Section 3.3 simply gives the equation for the negative log-likelihood. They say that it takes the form of cross-entropy (because it just looks like a cross-entropy equation, perhaps?), but mathematically it seems to come from the fact that they define the model in equation 2 to follow a Bernoulli distribution, which can be 0 or 1 with probabilities p or q respectively:
$$ \Pr(X=1)=p=1-\Pr(X=0)=1-q $$
The probability mass function of the Bernoulli looks like this:
$$ f(x;p)=px+(1-p)(1-x)\!\quad {\text{for }}x\in \{0,1\} $$
and the maximum likelihood for the Bernoulli looks like this:
$$ L(p) = \prod_{i+1}^n p^{x_1} (1 - p)^{1 - x_1} $$
Taking the log (to get the log-likelihood that they mention), gives something of the form we see in equation 3:
$$ \log{L(p)} = \log{p}\sum_{i=1}^n x_i + \log{(1-p)}\sum_{i=1}^n (1-x_i) $$
Then you can takes the sum out the front as it is over the image patches:
$$ \sum_{i}^{w^2_m} (\tilde{m}_i ln\hat{m}_i + (1-\tilde{m}_i)ln(1- \hat{m}_i)) $$ So here This sums over all the pixel-wise output units in each image patch (map: m), hence why the summation goes to $w_m^2$; the width of the image patch squared. $\tilde{m}$ is a realisation (possible outcome) of $\hat{m}$, just as $x$ is a realisation of distribution $p$ in the above equations.
This looks like the binary cross-entropy loss function, which is why I think they say:
For the model given in Equation 2 the negative log likelihood takes the form of a cross entropy between the patch $\tilde{m}$ derived from the given map and the predicted patch $\hat{m}$
$m_i$ is the true unobserved label for pixel $i$ (0 for background, 1 for building/road/whatever the model is segmenting)
$\tilde{m}_i$ is the observed label for pixel $i$
$\hat{m}_i$ is the prediction for pixel $i$.
$\theta_0$ and $\theta_1$ are the probability of false positives and false negatives in the labels.

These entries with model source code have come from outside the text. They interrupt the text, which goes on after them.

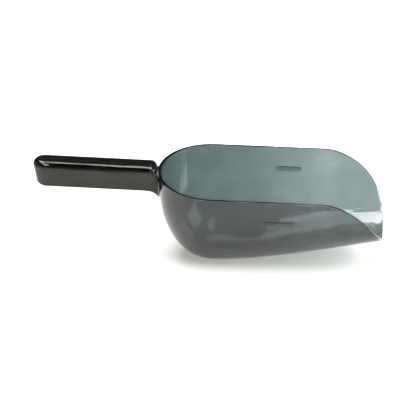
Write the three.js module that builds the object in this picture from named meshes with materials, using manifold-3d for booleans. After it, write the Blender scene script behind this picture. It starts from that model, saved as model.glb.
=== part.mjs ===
// Ice scoop: a thin round-backed bowl with a raked mouth, and a hollow straight grip behind it.
//
// Millimetres, +Z up, +X towards the mouth. The origin is on the flat foot that the scoop stands on,
// straight below the centre of the bowl's round back. The scoop is symmetric about the XZ plane.
// Depths are counted downwards from the rim plane.

import * as THREE from 'three';
import { LoftGeometry } from 'three/addons/geometries/LoftGeometry.js';
import { mergeVertices } from 'three/addons/utils/BufferGeometryUtils.js';
import Module from 'manifold-3d';

const wasm = await Module();
wasm.setup();

// ---------------------------------------------------------------- driving dimensions

const WALL = 2.5; // thickness of the grip's walls
const BACK_WALL = 2.6; // the bowl's wall is thickest at its back and thins out towards the mouth
const MOUTH_WALL = 1.8;
const TAPER_START = -10; // station at which the bowl's wall begins to thin out
const TAPER_END = 100;
const GAP = 0.3; // clearance between pieces that touch

const RIM_HALF_WIDTH = 50.9; // half the bowl's width across the rim, which is also its back radius
const BACK_REACH = 47.5; // from the origin's axis back to the rim behind it
const BOWL_DEPTH = 78.2; // rim to keel below the back's centre, before the foot is flattened
const FOOT_FLAT = 1; // how much of the keel the flat foot takes off
const WALL_DRAFT = Math.tan(THREE.MathUtils.degToRad(2.5));
const BELLY_START = 8.5; // depth below the rim at which the walls begin to curve in
const BELLY_POWER = 2.2; // exponent of the belly's quarter superellipse
const KEEL_SLOPE = 0.284; // slope that the keel rises to, towards the mouth
const KEEL_BEND = 58; // length over which the keel turns from level to that slope

const MOUTH_SHOULDER = 94.2; // where the mouth's edge leaves the rim
const MOUTH_TIP = 145.9; // foremost point of the mouth's edge
const MOUTH_POWER = 1.72; // exponent of the superelliptic mouth edge

const MARKS = [ // level marks: the side each is on, its centre and its length
  { side: -1, x: 57.2, length: 24.6 },
  { side: 1, x: 62.8, length: 21.6 },
];
const MARK_DEPTH = 20.6;
const MARK_HEIGHT = 3.9;
const MARK_PROUD = 0.65;

const GRIP_BACK = -153.9; // free end of the grip
const GRIP_FRONT = -48.2; // top of the grip's end at the bowl
const GRIP_HALF_WIDTH = 10.45;
const GRIP_TOP = 5.7; // above the rim plane, at the bowl's end
const GRIP_BOTTOM = -17.45; // below the rim plane, at the bowl's end
const GRIP_TOP_ROUND = 5.1; // rounding along the top edge
const GRIP_BOTTOM_ROUND = 2.9; // rounding along the bottom edge
const GRIP_FRONT_CORNER = 5.6; // rounding of the two upright corners beside the rim
const GRIP_SIDE_DRAFT = Math.tan(THREE.MathUtils.degToRad(5));
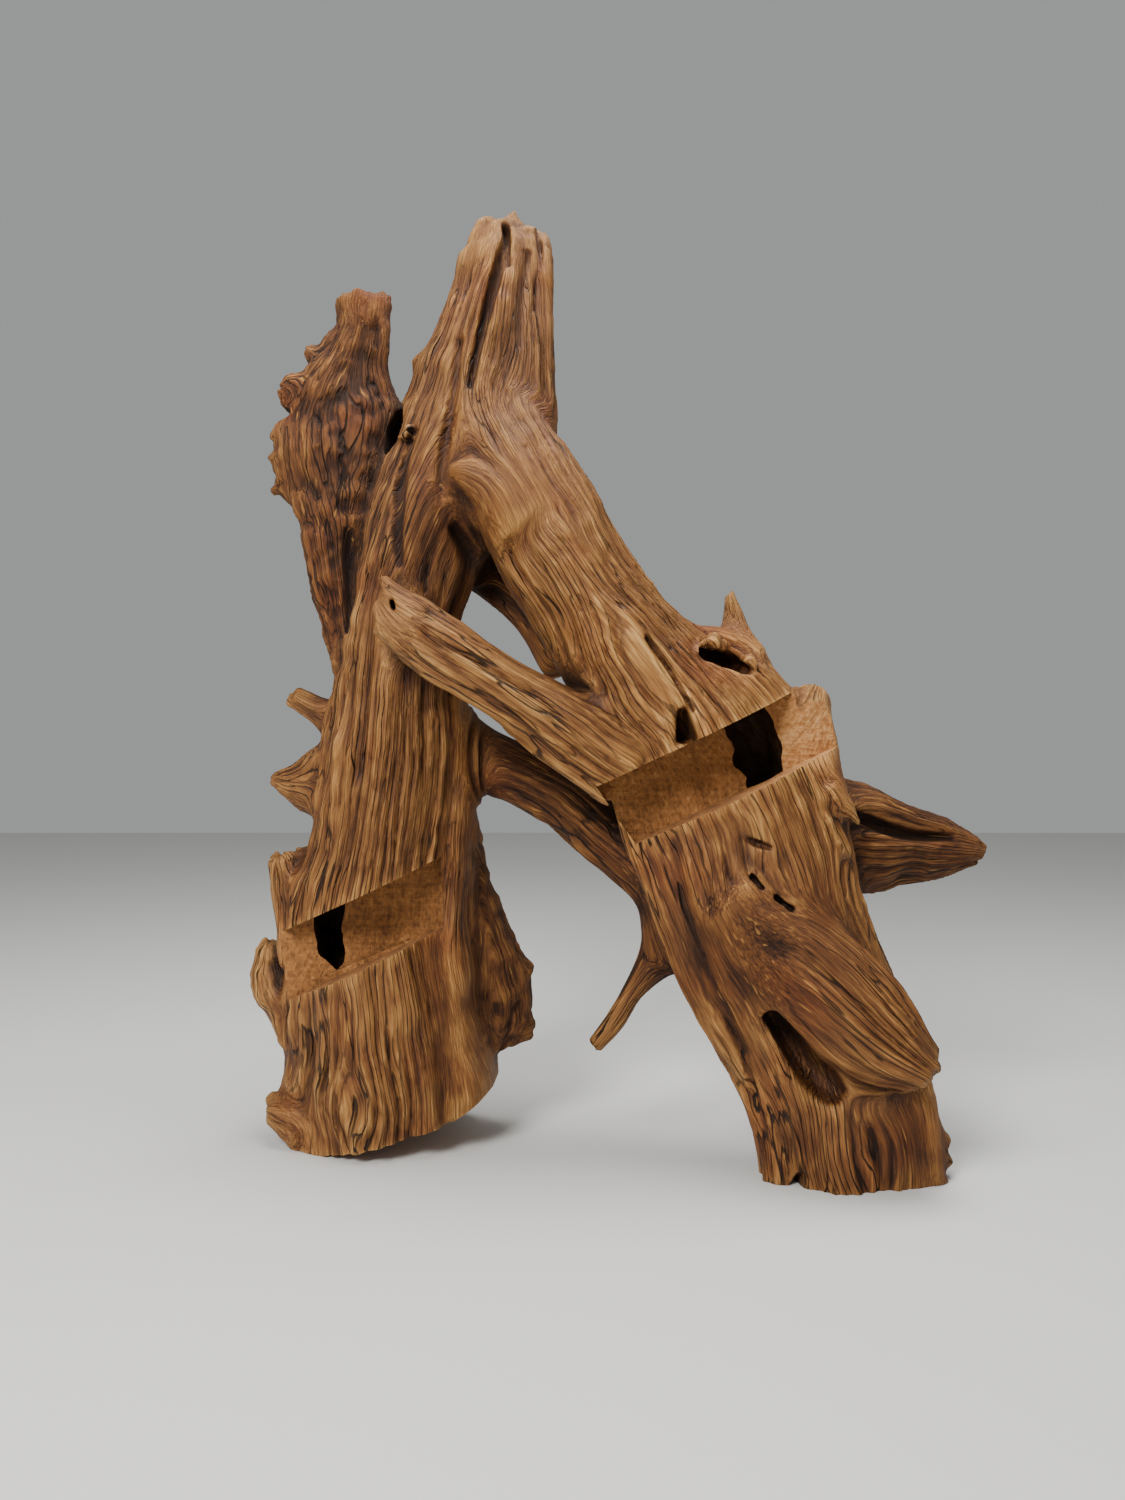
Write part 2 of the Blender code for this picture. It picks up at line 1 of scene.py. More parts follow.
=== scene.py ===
"""A dry tree root, oiled and weathered, that stands on its two broken feet.

The root grew as one piece. Its skin is drawn from the same stations as its solid, at a
fine resolution: limbs are grown together, flutes and grooves run along the grain, and
the hollows, the two sawn notches and the soles are cut into it. A grown form can't be
put together from primitives, so the skin is lofted, remeshed and settled on that form.
"""

from __future__ import annotations

import json
import logging
import math
from dataclasses import dataclass, field
from enum import Enum, IntEnum
from typing import Iterable, Sequence

import bmesh
import bpy
import mathutils
import numpy as np
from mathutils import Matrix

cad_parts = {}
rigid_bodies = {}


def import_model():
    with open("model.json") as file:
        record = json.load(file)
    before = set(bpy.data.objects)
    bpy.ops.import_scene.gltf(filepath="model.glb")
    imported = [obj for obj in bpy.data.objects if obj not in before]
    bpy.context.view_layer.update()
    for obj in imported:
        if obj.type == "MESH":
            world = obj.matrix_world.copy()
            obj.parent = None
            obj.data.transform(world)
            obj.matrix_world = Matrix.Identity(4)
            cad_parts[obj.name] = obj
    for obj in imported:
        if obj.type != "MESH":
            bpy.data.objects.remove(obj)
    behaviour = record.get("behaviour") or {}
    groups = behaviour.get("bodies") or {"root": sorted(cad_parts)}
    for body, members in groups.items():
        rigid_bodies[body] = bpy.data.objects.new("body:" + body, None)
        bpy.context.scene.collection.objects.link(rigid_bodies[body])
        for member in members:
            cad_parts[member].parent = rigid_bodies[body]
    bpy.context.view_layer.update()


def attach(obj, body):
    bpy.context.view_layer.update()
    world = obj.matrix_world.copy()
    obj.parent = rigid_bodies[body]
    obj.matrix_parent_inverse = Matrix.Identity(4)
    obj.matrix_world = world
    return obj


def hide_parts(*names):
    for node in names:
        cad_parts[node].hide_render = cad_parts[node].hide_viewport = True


LOG = logging.getLogger("dry_root")
Array = np.ndarray

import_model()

# The stations are in whole millimetres, and all else is in metres.
MM_PER_METRE = 1000


@dataclass(frozen=True)
class Limb:
    """One limb, drawn from where it grows out to its end.

    Each station is (x, z, depth behind the middle, half width, half depth), with x, z
    and the half width as the front view shows them on the plane through the middle.
    """

    name: str
    parent: str
    flute: float
    burl: float
    # tone: how much darker or lighter the limb is coloured, its own wood's tone and, on the
    # horn and the tie, partly painted shade.
    tone: float
    stations: list[tuple[int, ...]]


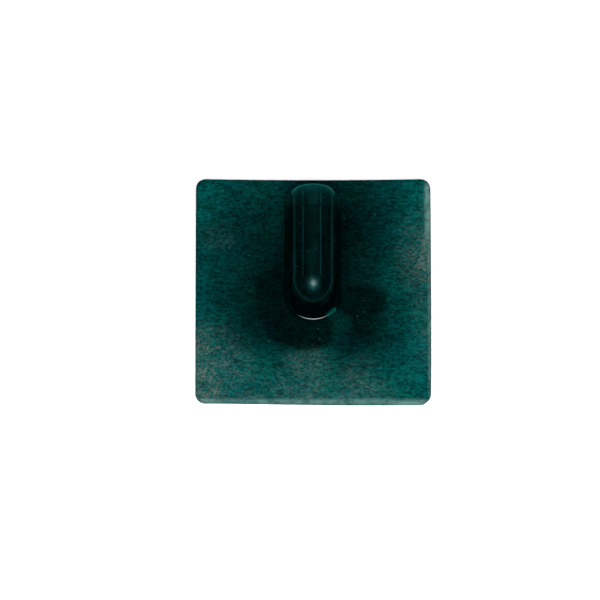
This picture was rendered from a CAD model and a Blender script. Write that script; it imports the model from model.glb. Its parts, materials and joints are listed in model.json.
# A plasterer's hand board: a 200 mm square plastic plate with a folding grip on a hinge.
# Metres, +Z up. The board lies flat with its working face down and its handle side up at
# z = 8 mm. The grip is folded flat along Y: ball end at the hinge pin, butt towards +Y (far).
import bpy, bmesh, math, json
from functools import cached_property
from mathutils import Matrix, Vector, noise


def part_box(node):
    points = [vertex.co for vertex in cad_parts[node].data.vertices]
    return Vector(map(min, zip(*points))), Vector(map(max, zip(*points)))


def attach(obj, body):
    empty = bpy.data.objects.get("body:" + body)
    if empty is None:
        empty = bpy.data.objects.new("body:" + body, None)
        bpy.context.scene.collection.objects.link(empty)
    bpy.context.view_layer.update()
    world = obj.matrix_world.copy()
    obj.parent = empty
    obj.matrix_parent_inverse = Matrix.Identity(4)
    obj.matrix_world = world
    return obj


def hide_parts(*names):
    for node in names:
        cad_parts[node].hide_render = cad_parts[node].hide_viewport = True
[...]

\begin{equation} \label{thetas} \begin{split} \theta_0 &= p(\tilde{m}_i = 1 | m_i = 0) \\ \theta_1 &= p(\tilde{m}_i = 0 | m_i = 1) \end{split} \end{equation}
We don't try to minimize the difference between label and prediction anymore ($\epsilon = \tilde{m}_i - \hat{m}_i$) but the difference between the probability that the true unobserved label is 1 and the prediction (for an input $s$: $\epsilon = p(m_i = 1 | \tilde{m_i}, s) - \hat{m}_i$).
Bayes law gives us:
\begin{equation} p(m_i = 1 | \tilde{m}_i) - \hat{m}_i = \frac{p(\tilde{m}_i | m_i = 1) * p(m_i=1)}{p(\tilde{m}_i)} -\hat{m}_i \end{equation}
and since $m_i$ can only be $0$ or $1$,
\begin{equation} p(\tilde{m}_i) = p(\tilde{m}_i | m_i=1) * p(m_i=1) + p(\tilde{m}_i | m_i=0) * p(m_i=0) \end{equation}
The definitions of $\theta_0$ and $\theta_1$ give us using the Bernoulli law those two distributions:
\begin{equation} \begin{split} p(\tilde{m}_i | m_i=0) & = \theta_0^{\tilde{m}_i} * (1-\theta_0)^{(1-\tilde{m}_i)} \\ p(\tilde{m}_i | m_i=1) & = \theta_1^{(1-\tilde{m}_i)} * (1-\theta_1)^{\tilde{m}_i} \end{split} \end{equation}
since $p(m_i =1) = 1 - p(m_i = 0)$ and $ p(m_i=1 ) = \hat{m}_i$ we get if $\tilde{m}_i = 0$
\begin{equation} \epsilon = \frac{\theta_1 * \hat{m}_i}{\theta_1 * \hat{m}_i + (1- \theta_0) * (1-\hat{m}_i))} - \hat{m}_i \end{equation}
and if $\tilde{m}_i = 1$
\begin{equation} \epsilon = \frac{(1-\theta_1) * \hat{m}_i}{(1-\theta_1) * \hat{m}_i + \theta_0 * (1-\hat{m}_i)} -\hat{m}_i \end{equation}
that is what is plotted in Figure 2.